What you have to do>
Make a tally of the lines in the records that include the string "rigid", and give only that number.

—————

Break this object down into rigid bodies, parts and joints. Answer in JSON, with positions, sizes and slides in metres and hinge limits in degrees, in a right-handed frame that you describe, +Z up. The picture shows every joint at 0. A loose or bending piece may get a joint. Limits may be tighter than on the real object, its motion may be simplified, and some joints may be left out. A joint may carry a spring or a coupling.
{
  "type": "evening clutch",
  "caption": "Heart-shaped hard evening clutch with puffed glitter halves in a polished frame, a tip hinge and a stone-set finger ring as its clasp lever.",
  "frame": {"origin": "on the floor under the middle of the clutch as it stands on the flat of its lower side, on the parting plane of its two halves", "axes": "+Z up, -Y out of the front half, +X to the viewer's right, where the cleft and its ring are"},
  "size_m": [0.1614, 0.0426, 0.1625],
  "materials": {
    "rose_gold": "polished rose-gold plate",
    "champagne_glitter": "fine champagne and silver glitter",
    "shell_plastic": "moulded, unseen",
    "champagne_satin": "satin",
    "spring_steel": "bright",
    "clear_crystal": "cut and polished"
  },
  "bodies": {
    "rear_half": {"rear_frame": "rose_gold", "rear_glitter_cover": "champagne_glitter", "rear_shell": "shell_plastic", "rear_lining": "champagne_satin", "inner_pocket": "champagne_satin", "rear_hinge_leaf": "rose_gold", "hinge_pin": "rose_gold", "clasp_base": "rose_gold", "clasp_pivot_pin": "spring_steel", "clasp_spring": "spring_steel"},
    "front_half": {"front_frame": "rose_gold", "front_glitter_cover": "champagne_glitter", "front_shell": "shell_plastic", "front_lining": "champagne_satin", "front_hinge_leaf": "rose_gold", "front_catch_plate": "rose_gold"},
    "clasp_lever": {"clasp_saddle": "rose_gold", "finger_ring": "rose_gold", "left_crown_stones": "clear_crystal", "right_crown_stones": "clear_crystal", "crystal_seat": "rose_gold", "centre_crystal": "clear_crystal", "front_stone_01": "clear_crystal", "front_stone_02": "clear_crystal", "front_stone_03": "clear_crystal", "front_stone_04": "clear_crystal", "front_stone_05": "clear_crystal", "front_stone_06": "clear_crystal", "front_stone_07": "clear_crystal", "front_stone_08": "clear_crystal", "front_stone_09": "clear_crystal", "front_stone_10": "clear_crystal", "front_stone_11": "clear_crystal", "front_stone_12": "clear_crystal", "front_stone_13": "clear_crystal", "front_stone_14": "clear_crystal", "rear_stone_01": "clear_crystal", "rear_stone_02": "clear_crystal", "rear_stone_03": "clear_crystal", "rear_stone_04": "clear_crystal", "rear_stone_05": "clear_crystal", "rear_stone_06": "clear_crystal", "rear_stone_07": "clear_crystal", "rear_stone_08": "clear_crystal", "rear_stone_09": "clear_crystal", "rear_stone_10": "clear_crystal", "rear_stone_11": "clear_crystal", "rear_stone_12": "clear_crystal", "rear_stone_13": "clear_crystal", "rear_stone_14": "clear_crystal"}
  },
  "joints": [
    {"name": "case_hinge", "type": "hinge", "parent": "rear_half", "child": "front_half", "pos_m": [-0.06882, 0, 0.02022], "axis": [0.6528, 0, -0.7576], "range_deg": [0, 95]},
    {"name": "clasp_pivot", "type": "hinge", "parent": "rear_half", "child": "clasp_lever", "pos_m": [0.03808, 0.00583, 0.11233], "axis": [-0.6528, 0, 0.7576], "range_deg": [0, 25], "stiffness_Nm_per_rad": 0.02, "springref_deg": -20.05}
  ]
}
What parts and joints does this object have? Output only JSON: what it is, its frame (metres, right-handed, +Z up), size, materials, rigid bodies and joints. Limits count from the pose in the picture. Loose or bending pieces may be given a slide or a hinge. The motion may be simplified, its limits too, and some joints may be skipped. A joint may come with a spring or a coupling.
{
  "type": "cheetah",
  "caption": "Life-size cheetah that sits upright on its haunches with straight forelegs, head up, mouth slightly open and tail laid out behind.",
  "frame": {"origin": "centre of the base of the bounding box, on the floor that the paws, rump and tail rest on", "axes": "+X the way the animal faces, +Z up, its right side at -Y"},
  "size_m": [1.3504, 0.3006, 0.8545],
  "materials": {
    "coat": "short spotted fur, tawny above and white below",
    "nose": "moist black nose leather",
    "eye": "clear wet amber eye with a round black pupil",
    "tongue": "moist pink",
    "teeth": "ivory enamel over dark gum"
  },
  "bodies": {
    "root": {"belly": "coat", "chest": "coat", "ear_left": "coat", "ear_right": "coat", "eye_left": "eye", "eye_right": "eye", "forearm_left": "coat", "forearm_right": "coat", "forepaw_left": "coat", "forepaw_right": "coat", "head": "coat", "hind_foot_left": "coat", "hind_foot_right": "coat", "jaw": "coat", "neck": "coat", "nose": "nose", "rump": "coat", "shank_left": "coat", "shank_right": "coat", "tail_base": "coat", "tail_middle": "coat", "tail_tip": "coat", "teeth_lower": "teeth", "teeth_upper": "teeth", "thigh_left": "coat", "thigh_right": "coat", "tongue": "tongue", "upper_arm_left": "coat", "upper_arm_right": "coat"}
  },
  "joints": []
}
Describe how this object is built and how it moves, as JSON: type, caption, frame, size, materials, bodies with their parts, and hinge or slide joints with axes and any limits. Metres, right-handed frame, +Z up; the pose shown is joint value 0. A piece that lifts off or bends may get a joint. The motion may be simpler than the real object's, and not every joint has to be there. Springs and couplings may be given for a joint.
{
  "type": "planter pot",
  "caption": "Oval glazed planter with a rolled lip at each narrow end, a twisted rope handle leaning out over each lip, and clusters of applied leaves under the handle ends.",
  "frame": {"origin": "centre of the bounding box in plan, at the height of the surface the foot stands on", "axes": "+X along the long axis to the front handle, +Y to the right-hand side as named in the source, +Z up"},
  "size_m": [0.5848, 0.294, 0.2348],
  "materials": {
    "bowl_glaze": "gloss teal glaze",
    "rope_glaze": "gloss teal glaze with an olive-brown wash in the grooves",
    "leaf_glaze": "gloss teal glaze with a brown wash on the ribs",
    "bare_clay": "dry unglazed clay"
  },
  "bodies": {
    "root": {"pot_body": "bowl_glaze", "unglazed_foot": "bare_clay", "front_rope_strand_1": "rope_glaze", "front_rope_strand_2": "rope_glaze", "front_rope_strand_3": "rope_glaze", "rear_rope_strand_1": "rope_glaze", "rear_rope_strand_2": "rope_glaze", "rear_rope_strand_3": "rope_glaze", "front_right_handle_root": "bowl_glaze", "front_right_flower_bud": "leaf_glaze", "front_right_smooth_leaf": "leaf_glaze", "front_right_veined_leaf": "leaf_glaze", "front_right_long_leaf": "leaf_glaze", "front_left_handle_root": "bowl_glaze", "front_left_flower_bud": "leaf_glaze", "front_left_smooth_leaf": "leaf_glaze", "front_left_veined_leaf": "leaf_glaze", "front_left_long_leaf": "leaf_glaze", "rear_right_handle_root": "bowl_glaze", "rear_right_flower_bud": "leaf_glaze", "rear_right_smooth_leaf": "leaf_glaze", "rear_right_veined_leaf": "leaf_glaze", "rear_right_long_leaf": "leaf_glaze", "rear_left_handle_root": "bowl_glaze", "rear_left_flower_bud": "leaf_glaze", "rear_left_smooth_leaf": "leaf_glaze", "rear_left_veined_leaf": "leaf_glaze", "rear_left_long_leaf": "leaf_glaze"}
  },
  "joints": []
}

—————

Worked solution>
2